Guardia de cine: reseña «Al final de la escalera» (1980)

Título original: «The Changeling». 1980. 109 min. Canadá. Dirección: Peter Medak. Guión: William Gray, Diana Maddox, historia de Russell Hunter. Reparto: George C. Scott, Trish Van Devere, Melvyn Douglas, John Colicos, Jean Marsh, Barry Morse, Madeleine Thornton-Sherwood, Helen Burns, Ruth Springford

Sin duda es una gran película con una base real documentada y muy fiel a los fenómenos de casas encantadas, que muestra por primera vez y de la forma más correcta una sesión de espiritismo

Considero que cualquier película protagonizada por George C. Scott merece la pena ser visionada con atención, aún cuando sea de un género por el que no suelo prodigarme como es el terror (aunque por aquí los habrá, bien fogueados, que consideren que este título ya no merece entrar en dicha categoría).

«Al final de la escalera» es una de esos filmes de renombre de la década de 1970 que tanto nos dio de bueno y de malo. Una historia de gran pantalla que nace de las experiencias reales de Russell Hunter, quien tuvo que pasar por el maltrago de vivir en una casa muy grande y de alquiler muy barato con el vicio oculto de que bajo su techo ocurrían cosas muy extrañas. Tanto tiró el escritor preguntando e investigando en hemerotecas que llegó a dar con un siniestro crimen con suplantación de identidades (que corresponde con título original a esta película: «The Changeling»).

Haciendo una pequeña sinopsis, Scott encarna a John Russell, un afamado compositor musical que es testigo de la muerte violenta, en accidente de tráfico, de su esposa y su hija. El trauma y la depresión lo empujan a comenzar de nuevo lo más lejos posible de lo que construyó como un hogar, llevándose algunos muebles y poco más, como es la pelota de su pequeña. En Seattle pronto encontrará una casa donde vivir: una enorme mansión, demasiado para un hombre solo, pero que cuenta con habitaciones y salones ideales para desarrollar su actividad artística y creativa; encima, tirada de precio de alquiler.

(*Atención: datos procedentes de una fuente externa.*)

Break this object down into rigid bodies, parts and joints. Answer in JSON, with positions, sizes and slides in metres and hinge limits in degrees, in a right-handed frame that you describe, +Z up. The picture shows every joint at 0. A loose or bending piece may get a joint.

Russell comenzará a vivir y a sentir curiosidad por los extraños fenómenos que suceden en el interior de la casa. Primero son unos golpes rítmicos a las 6 de la mañana que duran medio minuto, pero la cosa irá subiendo de tono hasta su punto de inflexión, lo que diría yo que es “la imagen”: la pelota de la niña cayendo por la escalera, la misma que minutos antes Russell había arrojado al río en un intento de romper con el Pasado, así como la silla de ruedas plantada en lo alto de la escalera.

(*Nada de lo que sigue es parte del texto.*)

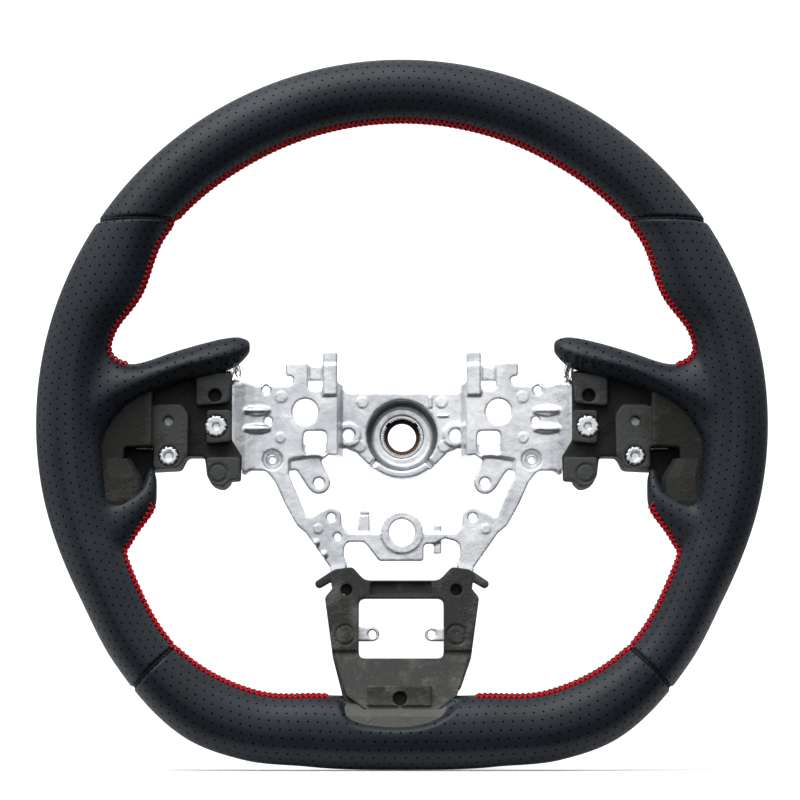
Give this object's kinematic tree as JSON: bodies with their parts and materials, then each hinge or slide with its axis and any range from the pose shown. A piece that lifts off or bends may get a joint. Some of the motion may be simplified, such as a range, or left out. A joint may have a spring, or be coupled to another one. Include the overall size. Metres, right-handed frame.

El descubrimiento de una habitación cerrada y oculta, una sesión de espiritismo, la investigación en hemerotecas, todo esto llevará a Russell hasta la amarga realidad de que el ser que se manifiesta es Joseph Carmichael, algo que no puede ser, pues Joseph Carmichael es un político heptagenario muy popular en el Estado. El fantasma es el de un niño inválido y la verdad no puede ser otra que la que se acaba mostrando: fue asesinado por su padre y sustituido por un chaval del orfanato que suplantaría su identidad y, de paso, heredaría la inmensa fortuna del abuelo que pasaría a administrar el codicioso yerno.

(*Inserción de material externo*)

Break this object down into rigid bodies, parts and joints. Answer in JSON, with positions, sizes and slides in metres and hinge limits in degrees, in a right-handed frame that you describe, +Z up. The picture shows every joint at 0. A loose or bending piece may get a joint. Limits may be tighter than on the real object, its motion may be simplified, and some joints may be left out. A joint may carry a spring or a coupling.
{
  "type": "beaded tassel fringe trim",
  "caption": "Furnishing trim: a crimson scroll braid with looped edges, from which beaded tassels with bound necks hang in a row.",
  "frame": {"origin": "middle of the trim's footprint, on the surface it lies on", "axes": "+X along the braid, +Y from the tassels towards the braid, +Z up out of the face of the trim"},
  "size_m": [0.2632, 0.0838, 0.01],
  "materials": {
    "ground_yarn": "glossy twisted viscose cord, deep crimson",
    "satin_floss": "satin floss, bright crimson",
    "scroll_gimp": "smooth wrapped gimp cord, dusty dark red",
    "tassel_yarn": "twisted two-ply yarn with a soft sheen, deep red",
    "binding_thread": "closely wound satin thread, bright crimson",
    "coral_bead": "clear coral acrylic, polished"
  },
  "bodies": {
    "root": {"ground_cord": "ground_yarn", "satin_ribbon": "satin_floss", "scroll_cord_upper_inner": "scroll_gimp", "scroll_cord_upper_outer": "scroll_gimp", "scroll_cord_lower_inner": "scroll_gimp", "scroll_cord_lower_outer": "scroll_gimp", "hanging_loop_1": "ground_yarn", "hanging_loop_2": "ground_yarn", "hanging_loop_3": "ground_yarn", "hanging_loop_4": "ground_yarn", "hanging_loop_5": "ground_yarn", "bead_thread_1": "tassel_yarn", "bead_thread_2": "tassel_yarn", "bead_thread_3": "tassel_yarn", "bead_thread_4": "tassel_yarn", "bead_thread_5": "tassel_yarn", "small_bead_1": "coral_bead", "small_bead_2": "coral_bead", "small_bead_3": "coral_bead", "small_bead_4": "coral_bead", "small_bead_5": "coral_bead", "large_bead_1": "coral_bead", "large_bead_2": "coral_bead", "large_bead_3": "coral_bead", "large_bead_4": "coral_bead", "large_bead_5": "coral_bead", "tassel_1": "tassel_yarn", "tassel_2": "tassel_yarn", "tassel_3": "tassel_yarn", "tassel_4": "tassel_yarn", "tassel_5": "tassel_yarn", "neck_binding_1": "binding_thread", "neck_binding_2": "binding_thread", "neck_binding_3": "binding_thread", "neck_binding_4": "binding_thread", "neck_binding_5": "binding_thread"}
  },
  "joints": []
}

Paso a paso, Russell tratará de ayudar a Joseph, como es encontrando sus restos en un pozo cegado en lo que fue el rancho familiar, así como la medalla que prueba la identidad del esqueleto. Pero Joseph es un fantasma vengativo, un yurei en la cultura japonesa, que no busca una justicia de ultratumbasino, como en una broma cruel y psicópata, acabar con aquellos que vivieron a su costa; incluso no duda en agredir a los vivos que intentan desvelar la verdad cuando fracasan o en provocar la muerte de aquellos que se interpongan en su “camino”. Esa risa infantil y espeluznante que cierra la película, junto con las notas de la caja de música, entre los escombros calcinados de la mansión, puede ser la otra “imagen”.

«Al final de la escalera» no es una película efectista ni de maquillajes a lo «Poltergeist», si queremos echar mano de un título cercano en el tiempo. Las manifestaciones fantasmales son puertas que se cierran violentamente, objetos que salen volando para estrellarse contra las paredes, pesadillas y golpes siniestros, salvo cuando Joseph le prende fuego a la casa de su familia, claro está. Su guión es relajado, con unos personajes que guardan una distancia y compostura muy elegante, arcaica. La escena de la pelota cayendo no eriza el vello, pero es el pistoletazo de salida para una carrera de ansiedad, pues ya sospechamos, aún sin darnos cuenta, de la malignidad de Joseph, un niño anclado a una silla de ruedas que, más de medio siglo después de su muerte, se ha transformado en un alma oscura.